This repository uses PySpark to analyze tweets per the Insight Coding Challenge.
To install the dependencies, execute the following commands or follow the .travis.yml
file (this has been tested on Ubuntu 14.04 x64):
wget http://d3kbcqa49mib13.cloudfront.net/spark-1.4.0-bin-hadoop2.6.tgz
tar -xzf spark-1.4.0-bin-hadoop2.6.tgz
mkdir ~/bin
mv spark-1.4.0-bin-hadoop2.6 ~/bin/spark-1.4.0
To run the tests, run ./run_test.sh
.
To run the executables on the example data, run ./run.sh
.
The src
folder contains two executables for the word count and running median tasks.
They are described below.
wordcount.py
calculates the total number of times each word in the input file appears.

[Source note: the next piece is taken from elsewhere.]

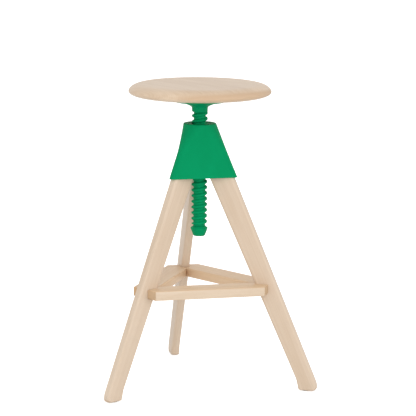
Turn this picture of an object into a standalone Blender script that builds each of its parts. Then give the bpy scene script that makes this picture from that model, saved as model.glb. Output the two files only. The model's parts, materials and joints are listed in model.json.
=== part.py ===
"""Adjustable swivel stool: round wooden seat on a coarse screw spindle, moulded hub, three splayed
wooden legs tied by a triangular footrest.  Units are metres, +Z is up, the floor is z = 0.

Every piece hangs on an empty that stands on the spindle's axis.  A leg, and what is fixed to it, is
drawn in the leg's own directions: +X runs outwards along the leg's plane, Y is across its thickness.
"""
import math

import bmesh
import bpy
from mathutils import Vector

# ---- driving dimensions -------------------------------------------------------------------------
AXIS_Y = -0.0600            # the spindle's axis lies in front of the box centre of the three legs
LEG_AZIMUTHS = {"front_left": 210.0, "front_right": 330.0, "back": 90.0}
RAILS = {"rail_left": 90.0, "rail_front": 210.0, "rail_right": 330.0}    # each starts at this leg
GAP = 0.0003                # clearance between pieces that touch
OPEN_GAP = 0.0004           # clearance of a leg in its socket

SEAT_RADIUS = 0.1600
SEAT_TOP = 0.6870
SEAT_THICKNESS = 0.0280
SEAT_WIDEST = 0.0106        # height of the widest girth over the seat's underside
SEAT_ROUND_ABOVE = 0.0330   # how far the rounding reaches in from the girth, above it
SEAT_ROUND_BELOW = 0.0290   # and below it
SEAT_SIDES = 56

HUB_TOP = 0.5979
HUB_BOTTOM = 0.4789
HUB_TOP_RADIUS = 0.0366
HUB_CORNER_REACH = 0.0885   # axis to the rounded corner, at the bottom
HUB_CORNER_RADIUS = 0.0115
HUB_ROUND_SHARE = 0.55      # share of the height over which the round top turns into a triangle
HUB_ROUND_POWER = 1.5
HUB_WALL = 0.0040
HUB_TUBE_RADIUS = 0.0272    # sleeve round the spindle nut
HUB_EDGE = 0.0015
SOCKET_WALL = 0.0036

LEG_THICKNESS = 0.0200
LEG_EDGE_RADIUS = 0.0060
LEG_OUTER_AT_HUB = 0.0810   # distance of the outer edge from the axis, at the hub's lower rim
LEG_INNER_AT_HUB = 0.0240
LEG_OUTER_SPLAY = 0.429     # outwards per metre of drop
LEG_INNER_SPLAY = 0.460
LEG_TOP = 0.5600
LEG_TENON_INNER = 0.0260    # inner edge of the part of the leg inside the hub
LEG_SHOULDER = 0.4812
LEG_FOOT = 0.0015           # the wood ends this far above the floor
TOE_BEND_TOP = 0.0250       # below this height the outer edge turns upright
TOE_HEIGHT = 0.0090         # below this one it is rounded under the foot
HEEL_TOP = 0.0270           # below this height the inner edge swells inwards
HEEL_SWELL = 0.0058
HEEL_POWER = 1.2

RAIL_OUTER = 0.1150         # distance of the rail's outer face from the axis
RAIL_INNER = 0.0610
RAIL_TOP = 0.2402
RAIL_THICKNESS = 0.0208
RAIL_FACET = 0.1652         # the acute end is cut square to the leg at this distance
RAIL_EDGE = 0.0020
DOWEL_RADIUS = 0.0040
DOWEL_HALF_LENGTH = 0.0260
DOWEL_PLACES = (0.1465, 0.1585)

PITCH = 0.0130
THREAD_PHASE_Z = 0.6061     # a ridge starts at this height on the +X side
THREAD_MAJOR = 0.0178
THREAD_MINOR = 0.0134
THREAD_BOTTOM = 0.3662
THREAD_TOP = 0.6250
RIDGE = (0.000, 0.350)      # share of the pitch taken by the ridge's crest
GROOVE = (0.575, 0.775)     # and by the groove's floor
THREAD_SIDES = 20
THREAD_RUNOUT = 0.0030
SPINDLE_BOTTOM = 0.3643
FLANGE_RADIUS = 0.0620
FLANGE_FLARE = ((0.0178, 0.6310), (0.0184, 0.6336), (0.0199, 0.6356), (0.0230, 0.6374),
                (0.0272, 0.6393), (0.0330, 0.6415), (0.0430, 0.6440), (0.0590, 0.6466))
FLANGE_EDGE = 0.0025

NUT_RADIUS = 0.0221
NUT_BOTTOM = 0.4940
NUT_THREAD_BOTTOM = 0.5370
NUT_THREAD_TOP = 0.5950
NUT_TOP = 0.5971
NUT_COLLAR_RADIUS = 0.0250
NUT_COLLAR_BOTTOM = 0.5925
NUT_BORE = 0.0185
NUT_CLEARANCE = 0.0005
NUT_FLANK_CLEARANCE = 0.00045
KEY_HALF_WIDTH = 0.0030
KEY_REACH = 0.0243
KEY_TOP = 0.5900
KEY_BOTTOM = 0.5000

STOP_RADIUS = 0.0196
STOP_TOP = 0.3640
STOP_WIDEST = 0.3593
STOP_BOTTOM = 0.3410
STOP_TIP_RADIUS = 0.0122
STOP_SEAT_Z = 0.3490        # the washer bears on this face
STOP_COUNTERBORE = 0.0080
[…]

This can be solved with a map followed by a reduce; see the script for more details.
wordcount.py
takes a number of computational steps which is linear in the number of tweets, but can run in O(log n) sequential time steps (not computational steps) given enough parallelism. Here, the map would be executed simultaneously (in parallel). The reduce would take O(log n) sequential steps.
median.py
calculates the median number of unique words per tweet, and updates this median as tweets come in (a running median).
I wasn’t able to completely parallelize the median computation, but I did break the task in half and parallelize the first half.
First, I do a parallel map across all the tweets to calculate the number of unique words per tweet.
Second, I stream the tweets through a local process and compute a running median using this algorithm I found on Stack Overflow.
See median.py
for more details.
median.py
has complexity O(n log n) in the number of tweets, since the streaming median algorithm I use can do a constant number of O(log n) heap inserts at each step.
Unfortunately, the parallel map I do for preprocessing doesn’t improve the asymptotic scalability of the algorithm, because either way I have to do an O(n log n) streaming computation through a single node.
This map is only useful if the time to compute a unique word count is very high relative to the time required to take a step in the running median algorithm.
This solution does not scale as well as my first.